Filmé avec une grande virtuosité en un seul plan-séquence de 78 minutes, avec un Canon. L’intrigue est basée sur une histoire vraie qui s’est passée à la fin des années 1940 dans un petit village d’Uruguay. C’est un film d’horreur tourné en fin de journée, l’image est assez désaturée, sauf le rouge du sang bien sûr…

Two Gates of Sleep d’Alistair Banks Griffin, photographié par Jody Lee Lipes, Etats-Unis, Quinzaine des Réalisateurs
Travail photographique remarquable. Deux frères transportent le cercueil de leur mère à travers une forêt, sujet particulièrement gai !

All Good Children d’Alicia Duffy, photographié par Nanu Segal, film irlandais tourné dans le Nord de la France, Quinzaine des Réalisateurs.
Les jeunes acteurs, Jack Gleeson, Imogen Jones, David Brazil, David Wilmot, Kate Duchene sont formidables.

Schastye Moe (Mon bonheur) de Sergei Loznitsa, photographié par Oleg Mutu, Sélection Officielle. Ce film ukrainien, réalisé avec beaucoup de moyens, était, à mon avis, en ce qui concerne la prise de vues, le plus intéressant de la sélection de la Caméra d’Or.

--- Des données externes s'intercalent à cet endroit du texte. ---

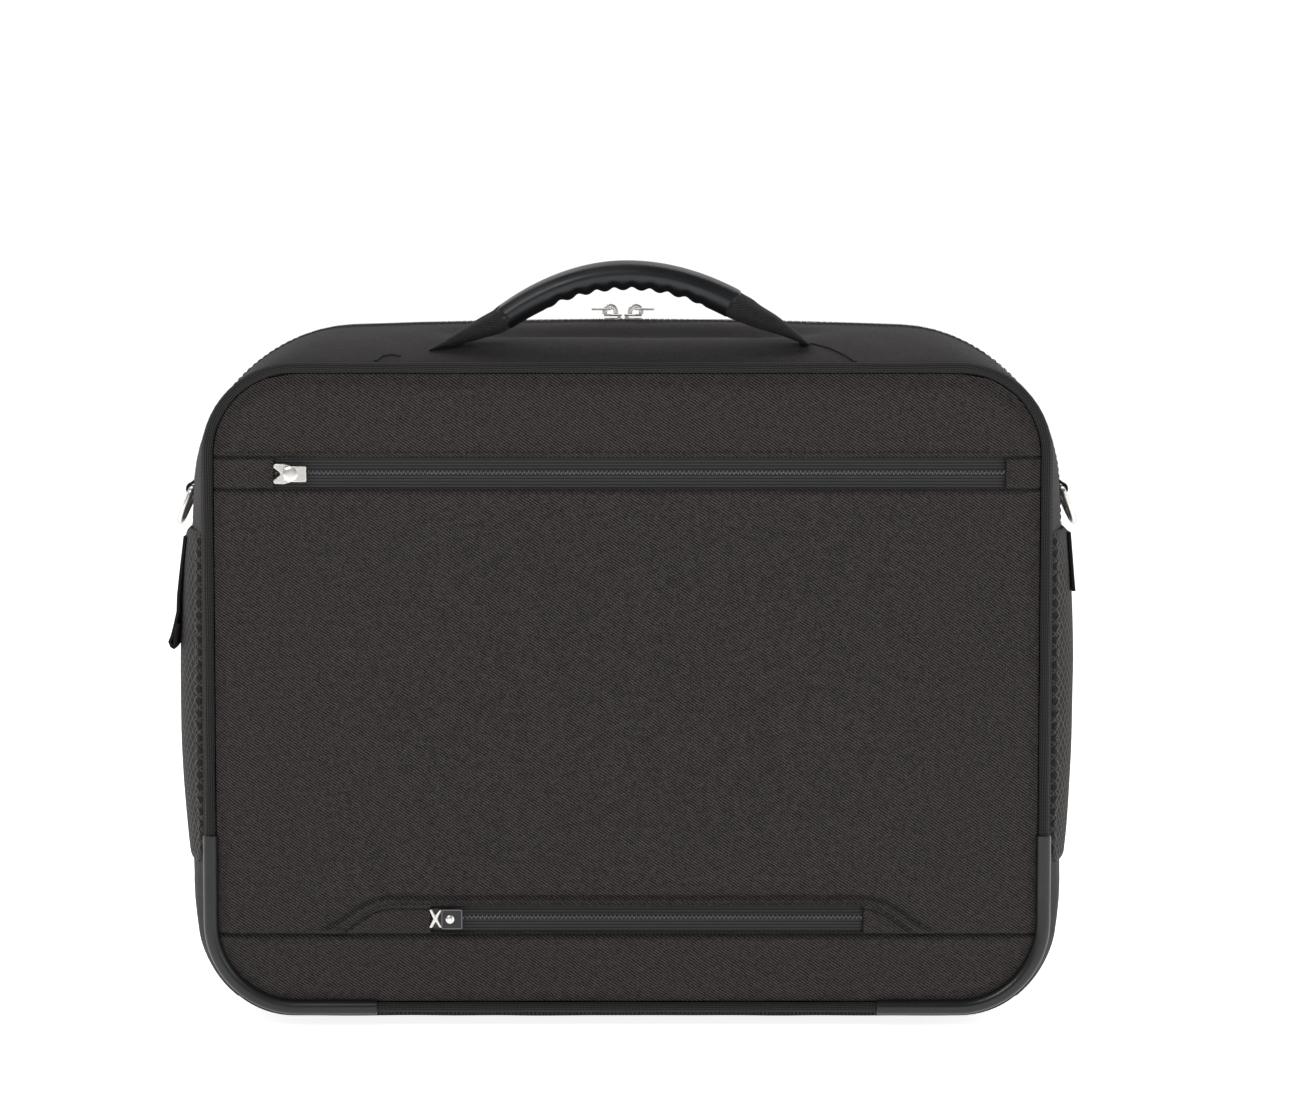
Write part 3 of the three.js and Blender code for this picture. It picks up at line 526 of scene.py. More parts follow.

A noter que, qui dit premier long métrage, dit réalisateurs jeunes, parlant d’eux-mêmes, de leur univers, souvent de ce qu’ils ont vécu. C’était le cas des films français, ce n’est pas très original.
Malgré le décalage entre la solennité des manifestations officielles et les thèmes développés à l’écran, j’ai eu beaucoup de plaisir à être membre de ce jury, fier d’avoir été choisi, conscient de la responsabilité de cette tâche qui détermine peut-être la carrière d’un cinéaste en devenir.